John Calvin

John Calvin (1509-1564) was one of the leading figures of the Protestant Reformation. The French-born Calvin, who eventually settled in Geneva, Switzerland, was the author of Institutes of the Christian Religion, a seminal work in Protestant theology.
Calvin was born in Noyon and trained as a lawyer. Calvin experienced a religious conversion in 1533, several years after the initiation of the Protestant Reformation by Martin Luther. Three years later he published the first edition of the Institutes, a defense of his brand of Protestantism. Soon after, he settled in Geneva for the first time, but was expelled from the city, forcing him to move to Strasbourg, where he lived from 1538 to 1541.
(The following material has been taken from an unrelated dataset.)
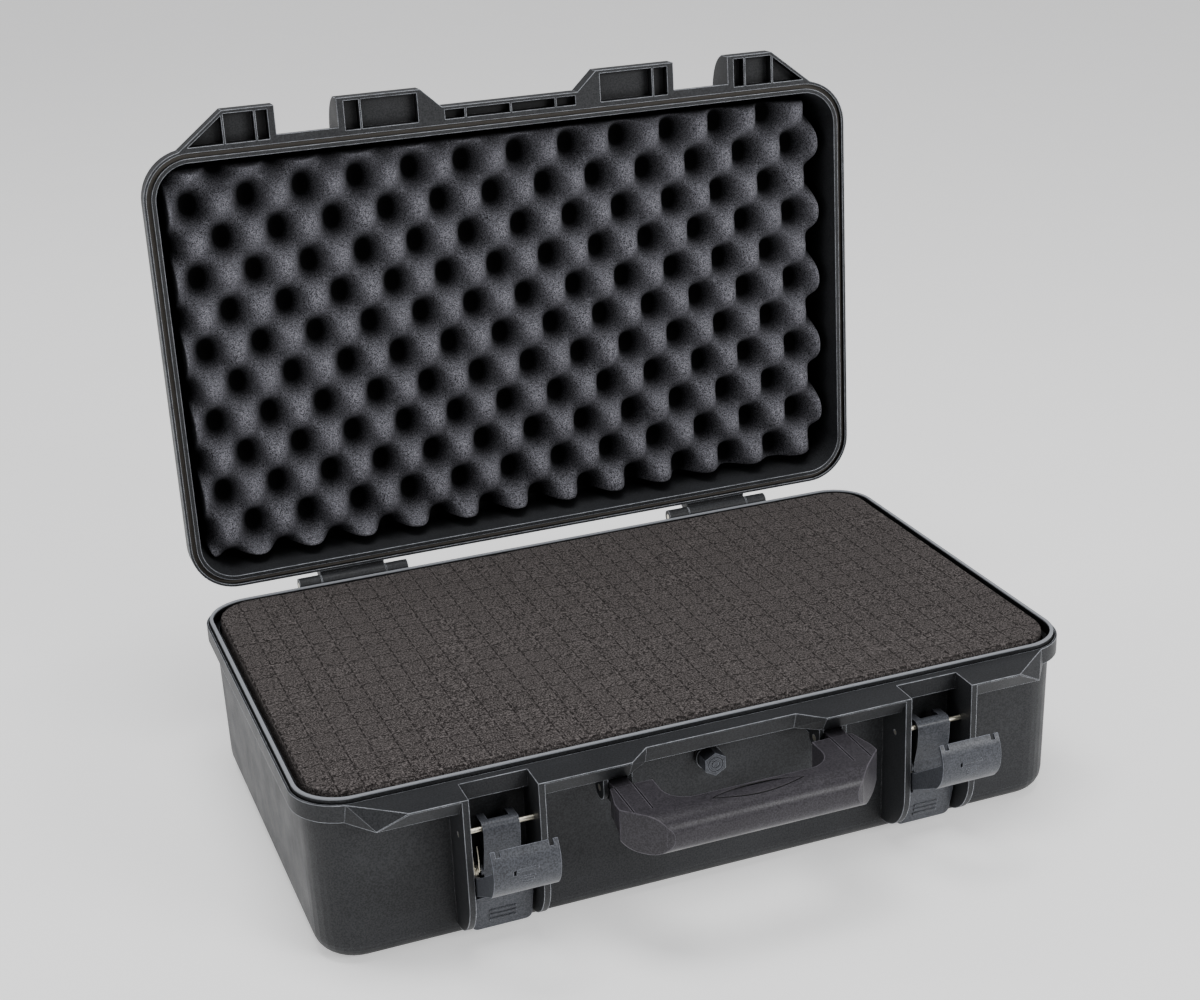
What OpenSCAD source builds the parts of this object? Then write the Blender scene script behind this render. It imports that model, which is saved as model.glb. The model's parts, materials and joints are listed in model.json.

Returning to Geneva, Calvin became a leading religious figure, preaching upwards of three times a week. Most of these sermons were delivered without notes and lasted more than an hour. It was not until 1549 that a scribe was assigned to record them. His later career focused on the creation of an institute for the education of Geneva's children, the genesis of the University of Geneva. Calvin was hailed as one of the primary theologians of the Protestant Reformation, although much of his thinking was distinct from Luther's, and the two men fell out over the interpretation of the Eucharist. He died in 1564 and was buried in a unmarked grave to avoid the creation of a cult around his remains.